L’entreprise a conçu jusqu’à maintenant 250 attractions qui ont été implantées dans plus de 50 pays. Depuis quatre ans, ces attractions ont attiré 72 millions de visiteurs à un rythme qui s’élève aujourd’hui à 18 millions d’usagers par année.

« Nos attractions génèrent plus de visiteurs par année que le Cirque du Soleil », illustre Ernest Yale. Le coût d’entrée entre les deux types d’expérience n’est évidemment pas comparable, mais Ernest Yale veut tout simplement démontrer la popularité des manèges immersifs que conçoit et fabrique Triotech.

Le groupe, qui compte 200 employés, divisés à parts égales entre son bureau de conception de Montréal et son usine d’assemblage à Joliette, a dû embaucher 40 personnes l’an dernier et devra pourvoir 40 postes additionnels cette année.

« On a besoin d’ingénieurs mécaniques et électriques, de gestionnaires de projet, de scénographes… et on peine à les trouver », déplore le PDG de Triotech, en pleine poussée de croissance.

L’entreprise devra livrer cette année une cinquantaine de manèges immersifs stationnaires et cinq gros manèges avec véhicules mobiles.
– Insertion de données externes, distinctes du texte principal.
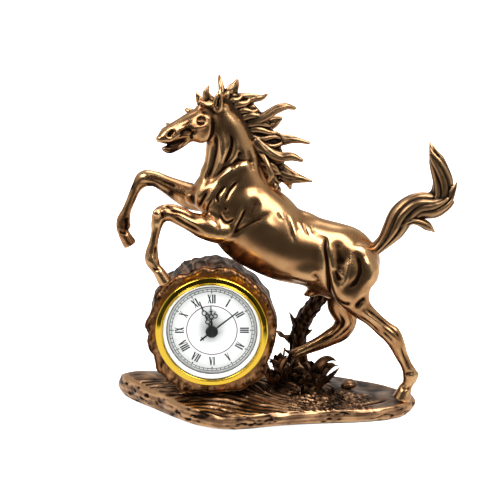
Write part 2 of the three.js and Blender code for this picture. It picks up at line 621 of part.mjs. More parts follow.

De plus, Triotech innovera en livrant quatre nouvelles grosses attractions qu’elle commercialisera en copropriété.

« On a changé notre modèle d’affaires. Avant, on développait et fabriquait des manèges que l’on vendait à nos clients. Là, on veut implanter de nouvelles attractions tout en conservant la moitié de leur propriété pour nous assurer des revenus récurrents », précise l’entrepreneur.

C’est d’ailleurs la raison pour laquelle Triotech a vendu, l’an dernier, 40 % de ses actions à la Caisse de dépôt et au Fonds de solidarité pour 80 millions. L’argent obtenu de ces nouveaux partenaires va lui permettre de réaliser son nouveau modèle d’affaires, qui vise à réaliser 50 % de son chiffre d’affaires par l’entremise des revenus courants de ses propriétés.

Las Vegas et l’Asie

Triotech a conçu une nouvelle attraction, Fear the Walking Dead, la maison hantée du futur, après avoir racheté une licence de la populaire télésérie américaine.
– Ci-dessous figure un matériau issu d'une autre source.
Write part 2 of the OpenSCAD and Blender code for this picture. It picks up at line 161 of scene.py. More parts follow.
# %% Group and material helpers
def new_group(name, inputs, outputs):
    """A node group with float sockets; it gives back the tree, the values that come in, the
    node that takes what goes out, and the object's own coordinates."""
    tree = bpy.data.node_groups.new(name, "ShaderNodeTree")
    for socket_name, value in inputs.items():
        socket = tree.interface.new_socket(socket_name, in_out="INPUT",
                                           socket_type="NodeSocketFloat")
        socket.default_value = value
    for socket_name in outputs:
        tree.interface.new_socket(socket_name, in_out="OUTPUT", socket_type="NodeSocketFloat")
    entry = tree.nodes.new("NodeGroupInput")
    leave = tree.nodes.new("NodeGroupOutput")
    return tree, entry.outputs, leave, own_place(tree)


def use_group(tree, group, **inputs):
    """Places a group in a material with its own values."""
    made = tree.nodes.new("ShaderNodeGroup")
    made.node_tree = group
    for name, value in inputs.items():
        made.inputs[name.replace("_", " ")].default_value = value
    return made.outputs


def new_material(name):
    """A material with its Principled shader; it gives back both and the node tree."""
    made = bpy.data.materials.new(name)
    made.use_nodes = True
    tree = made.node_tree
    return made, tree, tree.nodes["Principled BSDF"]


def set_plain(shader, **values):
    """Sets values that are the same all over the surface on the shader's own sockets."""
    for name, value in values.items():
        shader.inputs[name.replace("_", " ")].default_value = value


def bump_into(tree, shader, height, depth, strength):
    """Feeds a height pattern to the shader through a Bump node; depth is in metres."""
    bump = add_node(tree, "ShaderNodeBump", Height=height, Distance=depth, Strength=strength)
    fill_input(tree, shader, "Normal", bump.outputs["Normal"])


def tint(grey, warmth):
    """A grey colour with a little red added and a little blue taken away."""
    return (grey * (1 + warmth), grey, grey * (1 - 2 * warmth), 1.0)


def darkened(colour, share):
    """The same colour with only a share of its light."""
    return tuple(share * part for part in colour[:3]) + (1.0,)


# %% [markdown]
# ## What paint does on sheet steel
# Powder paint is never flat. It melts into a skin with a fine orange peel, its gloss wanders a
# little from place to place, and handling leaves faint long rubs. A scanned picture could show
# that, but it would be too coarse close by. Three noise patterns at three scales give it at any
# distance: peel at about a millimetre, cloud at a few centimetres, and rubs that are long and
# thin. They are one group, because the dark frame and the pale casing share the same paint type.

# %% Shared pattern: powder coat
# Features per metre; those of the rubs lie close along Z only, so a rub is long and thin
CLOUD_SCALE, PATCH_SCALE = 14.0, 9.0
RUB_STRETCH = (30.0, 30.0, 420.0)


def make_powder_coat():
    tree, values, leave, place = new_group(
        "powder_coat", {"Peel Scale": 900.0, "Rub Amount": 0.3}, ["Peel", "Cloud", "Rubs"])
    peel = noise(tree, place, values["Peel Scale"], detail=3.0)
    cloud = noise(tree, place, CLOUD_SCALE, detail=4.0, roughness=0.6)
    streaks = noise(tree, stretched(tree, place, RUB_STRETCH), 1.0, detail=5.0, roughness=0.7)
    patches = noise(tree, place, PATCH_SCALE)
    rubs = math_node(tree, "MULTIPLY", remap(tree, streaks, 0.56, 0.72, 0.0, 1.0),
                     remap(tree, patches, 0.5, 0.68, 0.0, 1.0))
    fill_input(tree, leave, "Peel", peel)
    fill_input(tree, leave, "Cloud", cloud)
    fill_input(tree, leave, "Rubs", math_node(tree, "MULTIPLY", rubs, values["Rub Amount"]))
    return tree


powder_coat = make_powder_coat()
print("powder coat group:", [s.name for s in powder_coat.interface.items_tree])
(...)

« On a un partenaire immobilier et notre maison hantée immersive et interactive sera implantée sur l’avenue Fremont, à Las Vegas, la rue piétonnière la plus achalandée de Vegas », précise Ernest Yale.

La même attraction sera implantée dans trois villes en Asie, selon le même modèle de partenariat 50-50 avec des partenaires asiatiques.

Parallèlement, Triotech a conçu une nouvelle attraction, baptisée Fly, qui sera implantée à San Francisco et qui permettra au public de vivre une visite en hélicoptère de la ville grâce à une expérience immersive qui prévoit des chutes d’altitude vertigineuses.

« Le concept de Fly, on veut l’implanter dans toutes les grandes villes touristiques. On va le faire à New York et en Europe, où on va s’associer avec des opérateurs. C’est une attraction qui a un très fort potentiel partout dans le monde », estime le PDG de Triotech.

À cet égard, Ernest Yale souligne que c’est une des raisons pour laquelle il s’est associé avec la Caisse de dépôt.

« La Caisse nous ouvre à tout le réseau dont dispose sa division immobilière Ivanhoé Cambridge en Europe. Ça va nous permettre d’avoir rapidement des vitrines à Londres et à Paris », anticipe Ernest Yale.

« On a un bureau de vente en Allemagne avec 4 employés, un bureau à Dubai avec 8 employés et un autre en Chine qui va passer de 7 à 20 employés au cours de la prochaine année. On ne fait rien fabriquer en Chine, mais on leur vend beaucoup de manèges », insiste, avec un large sourire, le président de Triotech.